**Objective:**
Copy out, unchanged, every line from the start of the records to the line that contains "return material, shader", and stop there.

**Extracted data:**
==*==

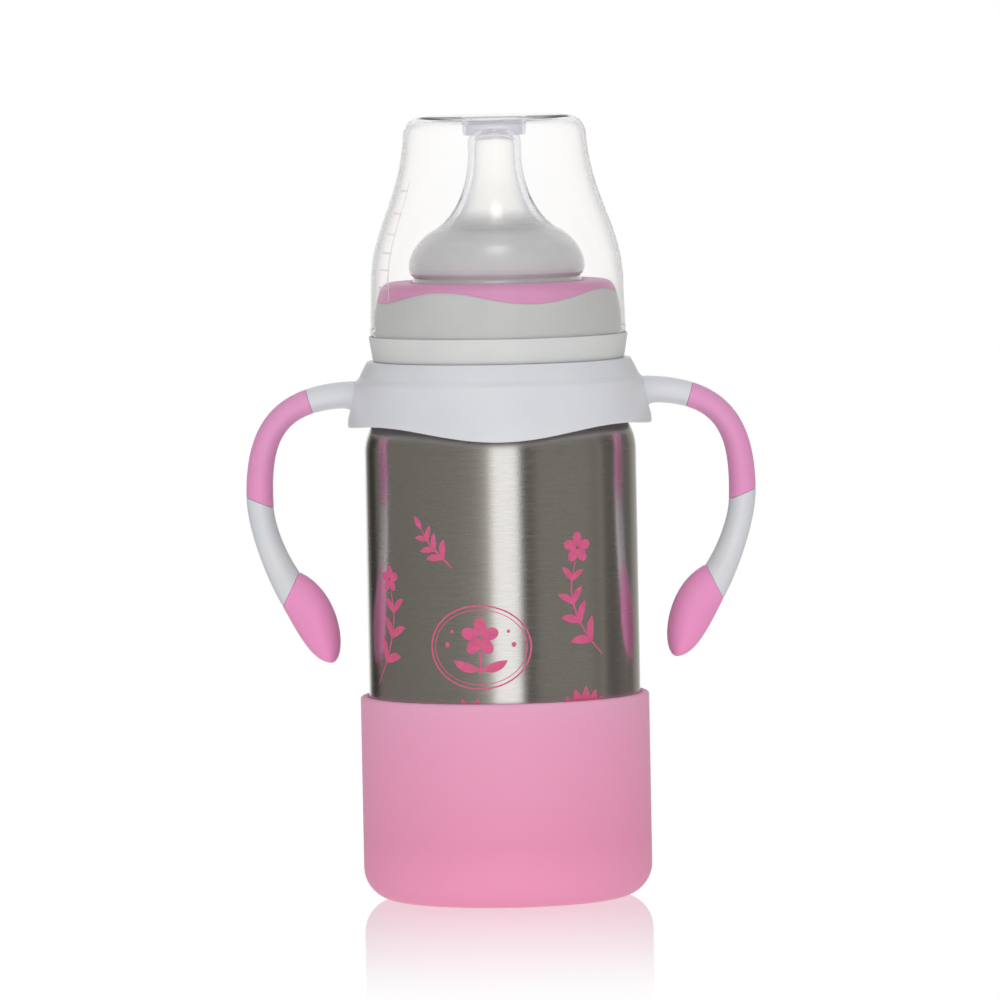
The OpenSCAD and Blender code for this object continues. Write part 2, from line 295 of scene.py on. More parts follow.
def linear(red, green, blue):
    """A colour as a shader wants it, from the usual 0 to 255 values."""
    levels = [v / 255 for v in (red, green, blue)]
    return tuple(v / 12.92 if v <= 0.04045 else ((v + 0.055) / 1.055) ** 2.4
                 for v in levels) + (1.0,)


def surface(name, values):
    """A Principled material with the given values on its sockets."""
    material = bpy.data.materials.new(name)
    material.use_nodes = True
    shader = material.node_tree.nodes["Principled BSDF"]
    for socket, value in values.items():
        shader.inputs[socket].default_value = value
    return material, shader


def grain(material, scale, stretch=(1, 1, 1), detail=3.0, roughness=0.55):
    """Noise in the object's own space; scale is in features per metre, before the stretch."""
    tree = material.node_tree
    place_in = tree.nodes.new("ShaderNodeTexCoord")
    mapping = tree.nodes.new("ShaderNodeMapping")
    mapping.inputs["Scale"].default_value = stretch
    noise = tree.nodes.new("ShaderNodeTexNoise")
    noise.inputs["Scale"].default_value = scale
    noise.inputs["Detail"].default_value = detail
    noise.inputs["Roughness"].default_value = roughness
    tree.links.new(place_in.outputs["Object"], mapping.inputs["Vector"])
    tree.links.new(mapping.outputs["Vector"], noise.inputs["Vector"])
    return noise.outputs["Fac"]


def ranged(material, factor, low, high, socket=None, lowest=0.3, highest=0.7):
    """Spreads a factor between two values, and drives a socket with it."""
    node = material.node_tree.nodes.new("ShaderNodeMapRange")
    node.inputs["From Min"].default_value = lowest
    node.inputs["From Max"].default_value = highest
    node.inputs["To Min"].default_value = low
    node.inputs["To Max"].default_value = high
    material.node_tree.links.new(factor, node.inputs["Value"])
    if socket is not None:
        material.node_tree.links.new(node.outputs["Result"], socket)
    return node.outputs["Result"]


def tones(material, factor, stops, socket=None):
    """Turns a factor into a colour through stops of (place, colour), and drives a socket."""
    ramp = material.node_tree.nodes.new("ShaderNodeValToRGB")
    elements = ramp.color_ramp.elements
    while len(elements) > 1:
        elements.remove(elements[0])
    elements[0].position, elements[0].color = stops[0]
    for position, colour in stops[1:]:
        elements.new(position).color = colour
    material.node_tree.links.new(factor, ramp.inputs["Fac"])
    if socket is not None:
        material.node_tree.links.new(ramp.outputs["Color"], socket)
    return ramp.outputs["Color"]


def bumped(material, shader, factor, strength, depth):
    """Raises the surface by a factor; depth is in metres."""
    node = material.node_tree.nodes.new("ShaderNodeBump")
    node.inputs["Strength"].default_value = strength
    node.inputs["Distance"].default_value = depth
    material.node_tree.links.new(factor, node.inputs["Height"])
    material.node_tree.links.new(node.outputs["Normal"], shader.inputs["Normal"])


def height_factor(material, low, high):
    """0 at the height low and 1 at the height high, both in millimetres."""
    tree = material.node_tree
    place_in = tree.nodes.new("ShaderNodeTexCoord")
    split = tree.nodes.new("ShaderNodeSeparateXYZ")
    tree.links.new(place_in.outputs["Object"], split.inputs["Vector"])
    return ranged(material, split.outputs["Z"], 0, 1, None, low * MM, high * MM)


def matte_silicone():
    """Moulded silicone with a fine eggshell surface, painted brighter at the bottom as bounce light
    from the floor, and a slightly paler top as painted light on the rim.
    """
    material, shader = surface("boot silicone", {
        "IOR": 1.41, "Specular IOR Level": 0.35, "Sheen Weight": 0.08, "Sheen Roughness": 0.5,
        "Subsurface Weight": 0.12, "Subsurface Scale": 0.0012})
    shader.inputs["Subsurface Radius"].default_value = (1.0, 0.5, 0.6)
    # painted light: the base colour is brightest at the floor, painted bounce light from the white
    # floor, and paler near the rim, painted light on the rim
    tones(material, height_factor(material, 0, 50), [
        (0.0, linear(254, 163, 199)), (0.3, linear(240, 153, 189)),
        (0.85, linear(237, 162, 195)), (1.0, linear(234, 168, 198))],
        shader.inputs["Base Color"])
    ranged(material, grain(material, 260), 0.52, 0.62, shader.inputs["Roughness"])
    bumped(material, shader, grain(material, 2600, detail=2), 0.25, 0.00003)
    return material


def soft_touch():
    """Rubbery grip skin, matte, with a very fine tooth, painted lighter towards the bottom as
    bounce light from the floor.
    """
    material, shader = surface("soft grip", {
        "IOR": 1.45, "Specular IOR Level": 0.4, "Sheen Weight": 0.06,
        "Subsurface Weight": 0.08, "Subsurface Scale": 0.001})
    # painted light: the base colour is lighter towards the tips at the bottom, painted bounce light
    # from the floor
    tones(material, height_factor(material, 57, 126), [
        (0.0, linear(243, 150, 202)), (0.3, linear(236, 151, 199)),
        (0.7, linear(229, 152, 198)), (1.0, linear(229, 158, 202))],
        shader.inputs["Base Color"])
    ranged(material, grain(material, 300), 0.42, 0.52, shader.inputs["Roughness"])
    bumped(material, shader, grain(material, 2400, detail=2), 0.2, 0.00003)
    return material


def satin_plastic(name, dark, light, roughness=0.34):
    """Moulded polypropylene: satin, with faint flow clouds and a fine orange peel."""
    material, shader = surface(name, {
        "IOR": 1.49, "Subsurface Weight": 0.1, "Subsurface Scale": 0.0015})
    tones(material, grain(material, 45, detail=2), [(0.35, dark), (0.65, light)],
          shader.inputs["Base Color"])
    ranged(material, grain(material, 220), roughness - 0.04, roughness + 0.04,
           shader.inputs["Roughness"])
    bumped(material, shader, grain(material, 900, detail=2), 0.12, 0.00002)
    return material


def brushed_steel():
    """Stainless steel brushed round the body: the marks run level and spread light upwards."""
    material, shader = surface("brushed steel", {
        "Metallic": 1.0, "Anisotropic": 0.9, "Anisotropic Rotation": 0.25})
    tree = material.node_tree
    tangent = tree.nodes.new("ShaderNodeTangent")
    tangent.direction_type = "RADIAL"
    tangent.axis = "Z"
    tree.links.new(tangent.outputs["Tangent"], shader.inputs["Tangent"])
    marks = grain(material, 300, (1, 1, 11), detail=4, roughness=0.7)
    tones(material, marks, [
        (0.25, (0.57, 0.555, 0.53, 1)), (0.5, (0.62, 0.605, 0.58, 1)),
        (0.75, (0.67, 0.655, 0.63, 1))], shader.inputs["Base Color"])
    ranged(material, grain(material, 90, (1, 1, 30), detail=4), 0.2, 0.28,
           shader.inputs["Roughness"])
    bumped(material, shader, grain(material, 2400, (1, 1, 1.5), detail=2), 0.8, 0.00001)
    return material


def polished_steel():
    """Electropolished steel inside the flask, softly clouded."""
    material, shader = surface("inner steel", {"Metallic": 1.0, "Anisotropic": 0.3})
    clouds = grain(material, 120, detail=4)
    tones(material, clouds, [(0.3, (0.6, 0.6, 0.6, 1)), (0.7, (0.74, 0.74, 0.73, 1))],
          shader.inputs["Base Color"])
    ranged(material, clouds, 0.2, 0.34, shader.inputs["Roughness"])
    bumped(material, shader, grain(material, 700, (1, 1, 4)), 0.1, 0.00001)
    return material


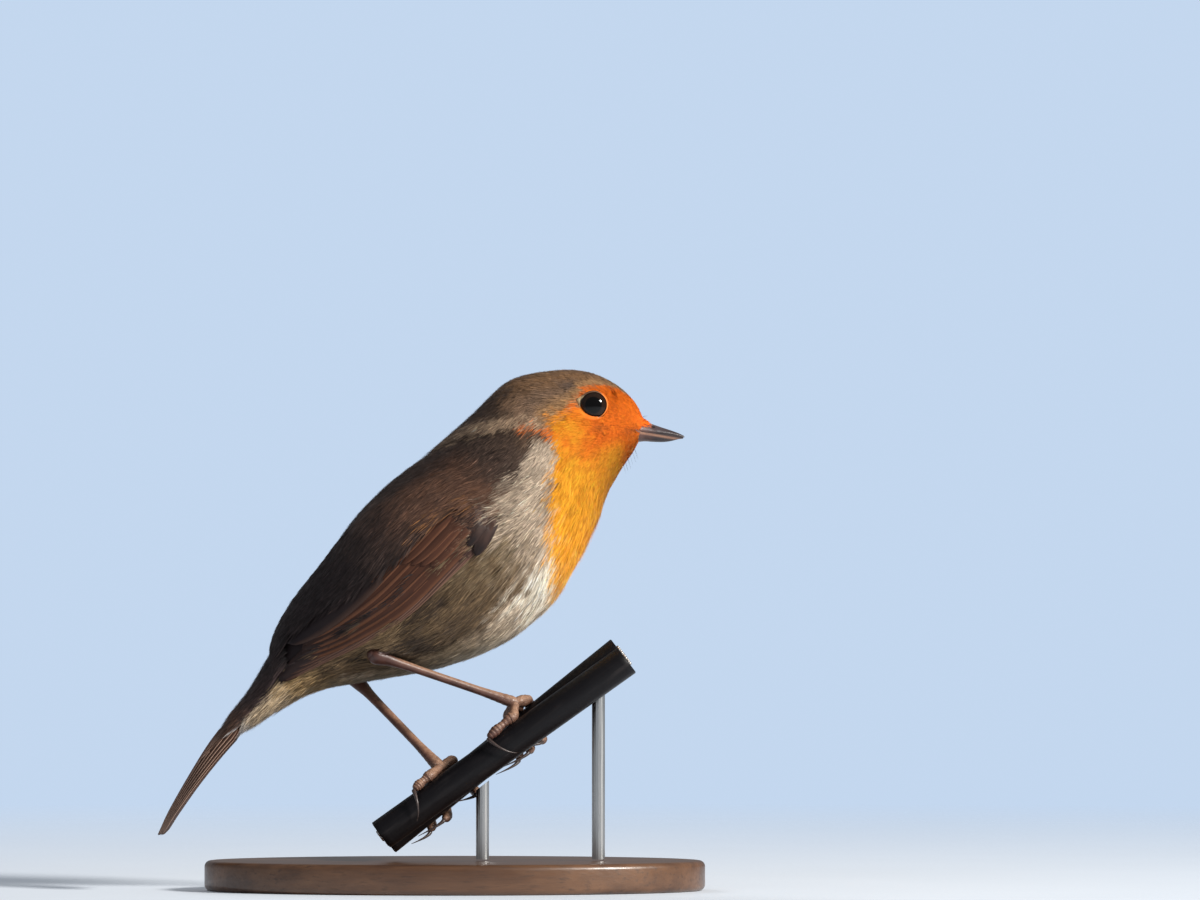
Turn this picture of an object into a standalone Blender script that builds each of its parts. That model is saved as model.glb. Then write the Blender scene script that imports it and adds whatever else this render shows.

==*==

**Full solution:**
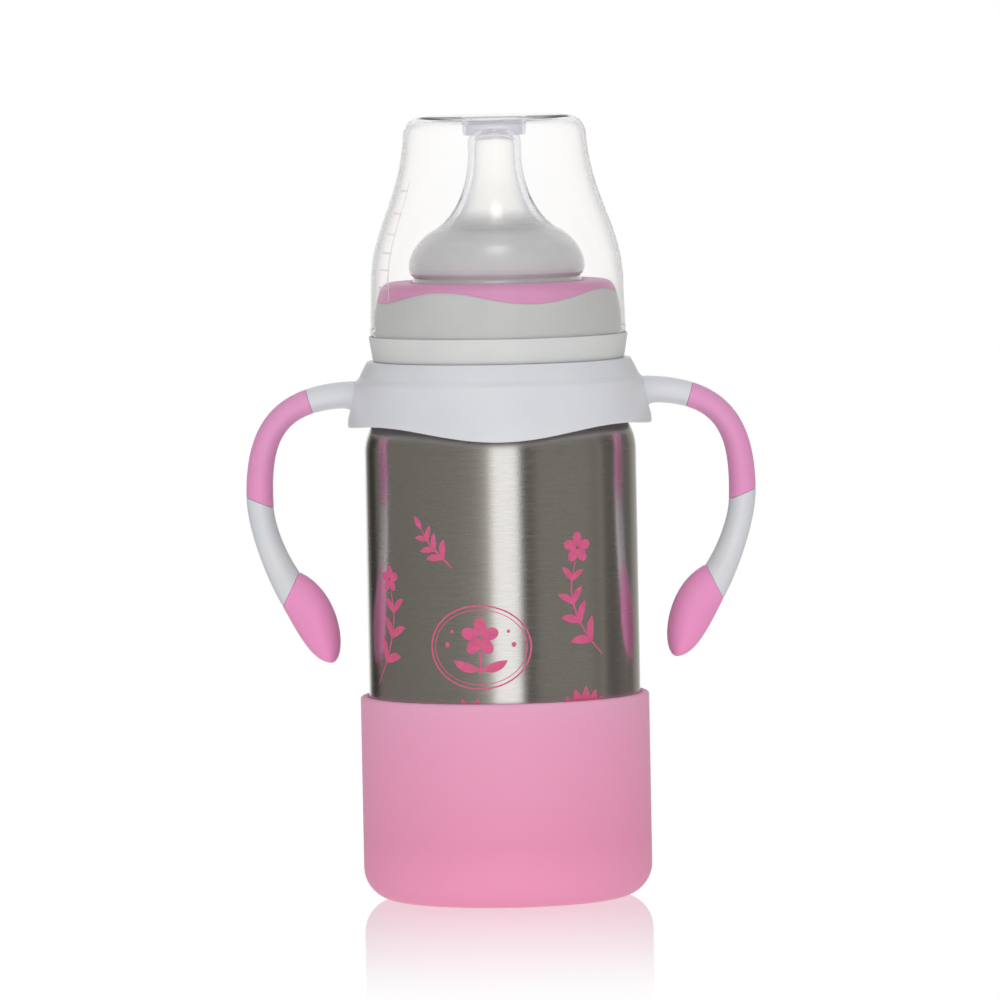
The OpenSCAD and Blender code for this object continues. Write part 2, from line 295 of scene.py on. More parts follow.
def linear(red, green, blue):
    """A colour as a shader wants it, from the usual 0 to 255 values."""
    levels = [v / 255 for v in (red, green, blue)]
    return tuple(v / 12.92 if v <= 0.04045 else ((v + 0.055) / 1.055) ** 2.4
                 for v in levels) + (1.0,)


def surface(name, values):
    """A Principled material with the given values on its sockets."""
    material = bpy.data.materials.new(name)
    material.use_nodes = True
    shader = material.node_tree.nodes["Principled BSDF"]
    for socket, value in values.items():
        shader.inputs[socket].default_value = value
    return material, shader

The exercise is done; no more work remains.